Puppeteer cluster closing tabs before I can take screenshot.

I am using puppeteer cluster with maxConcurrency 8. I need to take a screenshot after each page loads[Approx. 20000 urls]. Page.screenshot is not useful for me. My screenshot should include URL bar and desktop. Its basically like a full desktop screenshot. So I am using ImageMagick for taking a screenshot, (and xvfb for multiple screen management)

The problem is:

  1. sometimes, screenshot is taken before switching to the right tab.
  2. blank screenshot, coz current tab is closed, and tab which is not yet loaded came to front.
  3. sometimes, error is thrown as screenshot couldnt be taken, because all the tabs were closed.

What I am doing is: when each page loads, I call page.bringToFront and spawn a child_process, which takes screenshot of the desktop using image magic import command.

cluster.queue(postUrl.href); //for adding urls to queue
await page.waitForNavigation(); // Wait for page to load before screenshot

//taking screenshot
const { spawnSync} = require('child_process');
const child = spawnSync('import', [ '-window', 'root', path]);

Dont want to setup waittime after page load, nodejs ImageMagick didnt work, and promise also didnt seem to work.

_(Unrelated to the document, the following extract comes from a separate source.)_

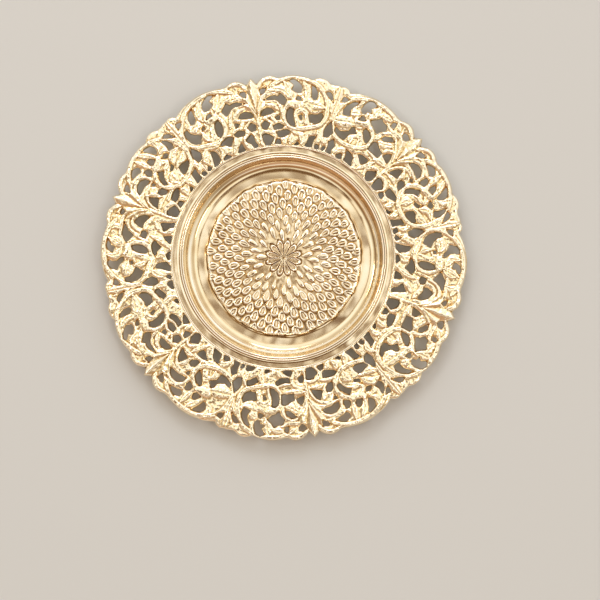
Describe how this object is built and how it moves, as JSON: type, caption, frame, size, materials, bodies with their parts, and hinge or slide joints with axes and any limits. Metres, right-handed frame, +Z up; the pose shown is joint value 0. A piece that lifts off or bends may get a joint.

I do not want the puppeteer to close tab on its own. Instead, can it give callback event once page is loaded, wait for the callback function to be executed and returned and then the tab is closed??

lorenz
  • 178
  • 2
  • 10

1 Answers1

1

As soon as the Promise of the cluster.task function is resolved, the page will be closed:

await cluster.task(async ({ page, data }) => {
    // when this function is done, the page will be closed
});

To keep the page open you can await another Promise at the end before closing:

await cluster.task(async ({ page, data }) => {
    // ...
    await new Promise(resolve => {
        // more code...
        // call resolve() when you are done
    });
});

Calling the resolve() function at the end will resolve the last Promise and therefore also resolve the whole async function. Therefore, it will close the page. Keep in mind that you want to increase the timeout value to something greater than 30 (default) if necessary when launching the cluster:

const cluster = await Cluster.launch({
    // ...
    timeout: 120000 // 2 minutes
});
Thomas Dondorf
  • 23,416
  • 6
  • 84
  • 105